It seems your speeds are pretty respectable Bruce and so they'd wanna be for the price although giving the coverage Starlink offers would be in no way cheap.
It's not cheap, but it's not outrageous compared to other fast internet options in NZ -- or to *any* kind of internet for rural users.
Sure, if I lived in a city I could get fibre comparable to Starlink (but lower ping) for $85 per month. But I'm not in a city.
In December and January before I found this place, I was staying with relatives on the outskirts of Whangarei, 7 km by road from the Kamo traffic lights. In early 2018 I'd upgraded them from DSL that on their shitty phone line was giving under 1 Mbps to Spark 4G that gave around 30 down and 10 up. They were most pleased. I don't remember the price, but the first time their daughter and grandkids came to stay they upgraded from 120 GB to 300 GB and were paying $160/month. Unfortunately 300 GB wasn't going to be enough with me there, so I investigated the options. It turned out that Spark now has a plan they could change to that is $70 a month for UNLIMITED. It's still the same slow(ish) speed but, yes, cheaper.

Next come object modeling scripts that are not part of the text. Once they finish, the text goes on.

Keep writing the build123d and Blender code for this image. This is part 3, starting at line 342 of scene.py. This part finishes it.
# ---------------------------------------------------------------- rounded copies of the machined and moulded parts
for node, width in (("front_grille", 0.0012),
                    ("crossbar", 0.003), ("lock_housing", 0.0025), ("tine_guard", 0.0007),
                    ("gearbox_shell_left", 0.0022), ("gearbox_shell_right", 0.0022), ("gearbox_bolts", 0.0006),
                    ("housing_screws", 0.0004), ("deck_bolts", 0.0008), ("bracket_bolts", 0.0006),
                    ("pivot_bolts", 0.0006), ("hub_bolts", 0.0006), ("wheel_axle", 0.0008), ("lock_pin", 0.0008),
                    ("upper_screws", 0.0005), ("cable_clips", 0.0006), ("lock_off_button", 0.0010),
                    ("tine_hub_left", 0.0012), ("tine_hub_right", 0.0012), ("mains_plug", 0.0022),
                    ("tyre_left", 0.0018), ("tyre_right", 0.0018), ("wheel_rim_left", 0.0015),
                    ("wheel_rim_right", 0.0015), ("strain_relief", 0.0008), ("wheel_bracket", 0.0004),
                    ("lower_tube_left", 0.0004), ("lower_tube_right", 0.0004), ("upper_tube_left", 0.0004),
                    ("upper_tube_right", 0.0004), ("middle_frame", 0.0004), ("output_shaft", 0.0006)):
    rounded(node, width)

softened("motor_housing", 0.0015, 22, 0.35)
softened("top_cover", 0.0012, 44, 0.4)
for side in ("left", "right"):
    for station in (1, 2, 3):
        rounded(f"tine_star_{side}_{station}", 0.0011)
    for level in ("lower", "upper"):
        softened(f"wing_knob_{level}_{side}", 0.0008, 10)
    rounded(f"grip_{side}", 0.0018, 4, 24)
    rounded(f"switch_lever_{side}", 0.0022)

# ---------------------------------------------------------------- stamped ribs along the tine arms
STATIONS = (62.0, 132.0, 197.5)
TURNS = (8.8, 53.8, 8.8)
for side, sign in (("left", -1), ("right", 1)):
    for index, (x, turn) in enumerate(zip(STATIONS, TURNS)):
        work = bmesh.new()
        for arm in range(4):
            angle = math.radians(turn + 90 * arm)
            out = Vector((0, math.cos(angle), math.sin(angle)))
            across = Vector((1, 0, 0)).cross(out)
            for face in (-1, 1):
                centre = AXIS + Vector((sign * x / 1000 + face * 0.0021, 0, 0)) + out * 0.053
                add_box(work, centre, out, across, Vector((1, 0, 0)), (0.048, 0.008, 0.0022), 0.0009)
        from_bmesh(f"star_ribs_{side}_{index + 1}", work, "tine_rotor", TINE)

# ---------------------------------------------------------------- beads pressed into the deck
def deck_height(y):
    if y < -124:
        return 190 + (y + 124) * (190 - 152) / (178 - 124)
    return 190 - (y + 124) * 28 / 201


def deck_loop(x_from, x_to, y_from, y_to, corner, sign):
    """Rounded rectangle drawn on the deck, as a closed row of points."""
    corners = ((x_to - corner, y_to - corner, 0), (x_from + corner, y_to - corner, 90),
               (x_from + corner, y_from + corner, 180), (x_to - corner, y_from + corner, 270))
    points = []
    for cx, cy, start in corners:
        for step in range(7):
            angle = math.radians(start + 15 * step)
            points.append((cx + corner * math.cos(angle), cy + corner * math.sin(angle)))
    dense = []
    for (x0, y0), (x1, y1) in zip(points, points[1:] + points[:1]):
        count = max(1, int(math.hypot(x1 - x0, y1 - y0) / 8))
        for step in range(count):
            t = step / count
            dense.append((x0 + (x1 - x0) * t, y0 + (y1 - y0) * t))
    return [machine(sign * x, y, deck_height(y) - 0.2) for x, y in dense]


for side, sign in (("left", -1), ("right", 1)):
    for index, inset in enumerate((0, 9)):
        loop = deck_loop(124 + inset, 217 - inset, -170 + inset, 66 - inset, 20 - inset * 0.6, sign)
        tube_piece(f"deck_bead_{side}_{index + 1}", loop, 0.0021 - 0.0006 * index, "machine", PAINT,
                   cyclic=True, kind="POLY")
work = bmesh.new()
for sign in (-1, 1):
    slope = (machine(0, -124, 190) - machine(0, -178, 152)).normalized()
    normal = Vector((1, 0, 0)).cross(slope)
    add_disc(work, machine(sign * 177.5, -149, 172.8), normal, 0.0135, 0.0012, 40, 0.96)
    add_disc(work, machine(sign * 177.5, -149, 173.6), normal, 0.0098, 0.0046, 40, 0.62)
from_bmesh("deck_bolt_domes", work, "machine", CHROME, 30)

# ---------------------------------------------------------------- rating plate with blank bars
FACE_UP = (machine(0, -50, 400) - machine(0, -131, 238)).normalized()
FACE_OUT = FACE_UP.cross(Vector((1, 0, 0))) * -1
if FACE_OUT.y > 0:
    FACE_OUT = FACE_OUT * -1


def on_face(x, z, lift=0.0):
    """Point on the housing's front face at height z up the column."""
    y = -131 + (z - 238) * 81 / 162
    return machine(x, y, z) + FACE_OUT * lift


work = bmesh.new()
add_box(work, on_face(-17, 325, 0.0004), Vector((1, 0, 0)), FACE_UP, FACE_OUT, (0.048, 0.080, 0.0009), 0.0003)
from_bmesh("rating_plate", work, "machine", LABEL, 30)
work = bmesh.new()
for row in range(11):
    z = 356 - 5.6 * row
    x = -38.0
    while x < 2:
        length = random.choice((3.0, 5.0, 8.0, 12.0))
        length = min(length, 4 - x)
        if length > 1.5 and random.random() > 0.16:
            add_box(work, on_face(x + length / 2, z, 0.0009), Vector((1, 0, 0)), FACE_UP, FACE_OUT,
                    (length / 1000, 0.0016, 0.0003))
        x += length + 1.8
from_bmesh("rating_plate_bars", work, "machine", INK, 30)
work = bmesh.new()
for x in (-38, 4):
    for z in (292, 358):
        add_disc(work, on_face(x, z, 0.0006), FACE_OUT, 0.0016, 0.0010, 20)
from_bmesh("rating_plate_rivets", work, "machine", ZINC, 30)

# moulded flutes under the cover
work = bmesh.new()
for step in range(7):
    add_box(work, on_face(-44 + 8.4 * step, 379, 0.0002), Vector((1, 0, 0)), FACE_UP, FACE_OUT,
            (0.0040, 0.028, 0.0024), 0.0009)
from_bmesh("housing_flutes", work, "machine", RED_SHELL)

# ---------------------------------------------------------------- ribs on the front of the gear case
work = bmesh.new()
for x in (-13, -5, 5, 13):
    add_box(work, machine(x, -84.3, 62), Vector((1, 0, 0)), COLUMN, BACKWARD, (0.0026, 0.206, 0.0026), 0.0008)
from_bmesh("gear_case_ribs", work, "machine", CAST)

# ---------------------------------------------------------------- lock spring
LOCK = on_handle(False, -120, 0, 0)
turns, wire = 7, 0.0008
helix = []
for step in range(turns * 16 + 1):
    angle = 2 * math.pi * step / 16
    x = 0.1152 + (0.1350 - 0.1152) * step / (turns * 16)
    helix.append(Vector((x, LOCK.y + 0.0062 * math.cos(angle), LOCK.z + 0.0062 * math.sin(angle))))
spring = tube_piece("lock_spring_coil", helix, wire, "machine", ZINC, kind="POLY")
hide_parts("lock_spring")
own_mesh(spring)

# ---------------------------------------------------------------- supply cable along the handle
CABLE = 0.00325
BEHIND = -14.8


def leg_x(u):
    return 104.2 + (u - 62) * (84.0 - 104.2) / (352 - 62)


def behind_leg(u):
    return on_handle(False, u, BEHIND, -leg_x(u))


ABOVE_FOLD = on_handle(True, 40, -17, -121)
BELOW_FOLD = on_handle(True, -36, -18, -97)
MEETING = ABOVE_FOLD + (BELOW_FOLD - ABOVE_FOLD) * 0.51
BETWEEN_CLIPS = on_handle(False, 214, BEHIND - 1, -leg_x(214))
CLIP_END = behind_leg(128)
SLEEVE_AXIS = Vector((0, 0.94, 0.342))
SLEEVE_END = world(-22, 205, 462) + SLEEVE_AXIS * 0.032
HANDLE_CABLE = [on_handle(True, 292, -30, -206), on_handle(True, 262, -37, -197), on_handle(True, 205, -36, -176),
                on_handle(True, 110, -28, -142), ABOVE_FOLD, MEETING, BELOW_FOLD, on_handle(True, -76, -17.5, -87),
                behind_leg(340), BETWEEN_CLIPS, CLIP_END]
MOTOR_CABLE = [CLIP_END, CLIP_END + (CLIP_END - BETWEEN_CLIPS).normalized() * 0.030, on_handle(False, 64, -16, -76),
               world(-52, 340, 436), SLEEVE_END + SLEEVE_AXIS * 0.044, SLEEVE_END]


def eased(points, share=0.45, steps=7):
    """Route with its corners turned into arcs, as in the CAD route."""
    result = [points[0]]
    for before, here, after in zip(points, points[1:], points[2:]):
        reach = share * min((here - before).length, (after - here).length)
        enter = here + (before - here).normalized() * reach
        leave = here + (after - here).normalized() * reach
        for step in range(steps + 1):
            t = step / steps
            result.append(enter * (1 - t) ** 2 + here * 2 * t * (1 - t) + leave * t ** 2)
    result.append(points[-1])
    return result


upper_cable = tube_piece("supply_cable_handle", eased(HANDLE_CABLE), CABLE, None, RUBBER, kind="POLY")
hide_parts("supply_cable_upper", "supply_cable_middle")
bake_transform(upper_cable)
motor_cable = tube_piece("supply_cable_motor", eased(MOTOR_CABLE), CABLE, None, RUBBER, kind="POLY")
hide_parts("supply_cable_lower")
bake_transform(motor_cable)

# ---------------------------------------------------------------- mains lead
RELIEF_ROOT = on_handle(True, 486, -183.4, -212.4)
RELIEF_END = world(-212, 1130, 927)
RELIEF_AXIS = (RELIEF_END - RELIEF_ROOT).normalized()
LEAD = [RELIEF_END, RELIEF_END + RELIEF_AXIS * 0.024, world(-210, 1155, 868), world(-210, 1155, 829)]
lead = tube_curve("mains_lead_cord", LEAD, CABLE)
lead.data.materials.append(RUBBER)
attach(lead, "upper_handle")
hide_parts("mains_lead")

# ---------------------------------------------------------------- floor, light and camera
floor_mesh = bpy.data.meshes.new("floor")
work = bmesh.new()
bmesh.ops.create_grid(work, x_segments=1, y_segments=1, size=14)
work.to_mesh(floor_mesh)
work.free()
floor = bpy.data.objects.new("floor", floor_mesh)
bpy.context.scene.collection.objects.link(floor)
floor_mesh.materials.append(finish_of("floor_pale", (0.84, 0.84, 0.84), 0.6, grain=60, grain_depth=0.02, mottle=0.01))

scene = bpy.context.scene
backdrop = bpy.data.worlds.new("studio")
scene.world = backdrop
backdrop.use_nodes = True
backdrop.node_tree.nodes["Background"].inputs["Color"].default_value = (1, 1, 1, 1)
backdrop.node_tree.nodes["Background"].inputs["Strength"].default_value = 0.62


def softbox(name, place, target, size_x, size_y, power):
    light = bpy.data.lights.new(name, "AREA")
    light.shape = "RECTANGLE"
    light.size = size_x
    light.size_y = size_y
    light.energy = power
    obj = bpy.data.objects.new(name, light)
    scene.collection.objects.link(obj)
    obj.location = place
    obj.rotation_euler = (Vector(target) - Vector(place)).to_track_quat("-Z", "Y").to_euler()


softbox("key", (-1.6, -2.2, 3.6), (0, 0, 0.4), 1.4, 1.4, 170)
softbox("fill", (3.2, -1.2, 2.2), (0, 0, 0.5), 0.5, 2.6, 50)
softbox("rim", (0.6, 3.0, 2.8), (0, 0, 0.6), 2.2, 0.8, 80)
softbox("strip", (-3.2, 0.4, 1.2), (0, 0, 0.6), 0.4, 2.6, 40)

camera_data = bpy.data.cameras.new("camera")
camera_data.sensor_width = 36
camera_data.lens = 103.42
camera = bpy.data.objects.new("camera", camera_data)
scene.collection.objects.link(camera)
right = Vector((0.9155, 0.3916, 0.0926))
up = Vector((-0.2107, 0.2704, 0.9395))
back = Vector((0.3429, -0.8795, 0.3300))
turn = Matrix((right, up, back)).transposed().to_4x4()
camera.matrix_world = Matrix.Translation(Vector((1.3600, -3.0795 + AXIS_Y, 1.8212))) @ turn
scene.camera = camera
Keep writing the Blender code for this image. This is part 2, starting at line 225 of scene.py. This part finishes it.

Neither Spark nor Vodafone would do 4G home internet at my location. It seems uber.nz is an option. They have an unlimited plan for $120, but the speeds are only apparently never more than 50 Mbps and could be quite a bit lower depending on obstacles, other nearby users etc.
None of this compares to the 450 rubles (US$6) a month I paid for unlimited 100/100 internet in Moscow in 2015-2018.
NZ rural connectivity is mostly shite away from the cities so their are many possibilities to swipe the bread and butter from under the big boys noses so a few years back we went and cut our copper and went with a 5GHz P-P link from a small mom&pop ISP for data and phone over the same link.
Now with a good personal relationship with them we also beam our link to more of their customers as our residence is on relatively high ground and as reward we now get their services for free.
Using off the shelf simply configurable HW available today is were it's at for a value packed solution if the ISP has access to decent fiber near an elevated site and then bouncing it even 100km is quite straightforward.
Yeah, it's pretty easy to do this stuff. Back in 2005 some friends and I were thinking about doing a community WIFI network around Wellington. Some of us lived in houses with good views, and we knew some other people. We went as far as driving up for example Wright's Hill in Karori and Newlands with small dishes hooked to WRT54's powered by inverters and seeing how easy it was to get a connection (it was easy). That never came together as the community thing, but maybe a year later I got a couple of the then new Meraki units and set up a link between my house (with cable) and a friend a couple of km away across a valley who could only get original DSL. A couple of years later we upgraded to Ubiquiti Nanostation units and had a reliably 70 Mbps between our houses. I supplied him with internet for about ten years until I went to Moscow and he moved elsewhere too.
So Bruce, this ^ maybe an option to reduce your Starlink costs if you can spare some BW to close by locals.
It was fine for me to share my cable connection with my friend because while it was reasonably priced, I did have to pay for every GB (and I charged my friend for what he used). The more internet we used, the happier the cable company was.
It's different with "unlimited" service such as Starlink. Such providers don't tend to take kindly to sharing connections.
I was cruising around on my motorcycle a few days ago and saw a Starlink dish on a "neighbour"s roof, 2100 meters from me. I should go and introduce myself and see how long they've had it. They're two ridges over. I think there's juuust LoS between our road gates over the ridge between, but the houses are both down the hill a little on the "wrong" side.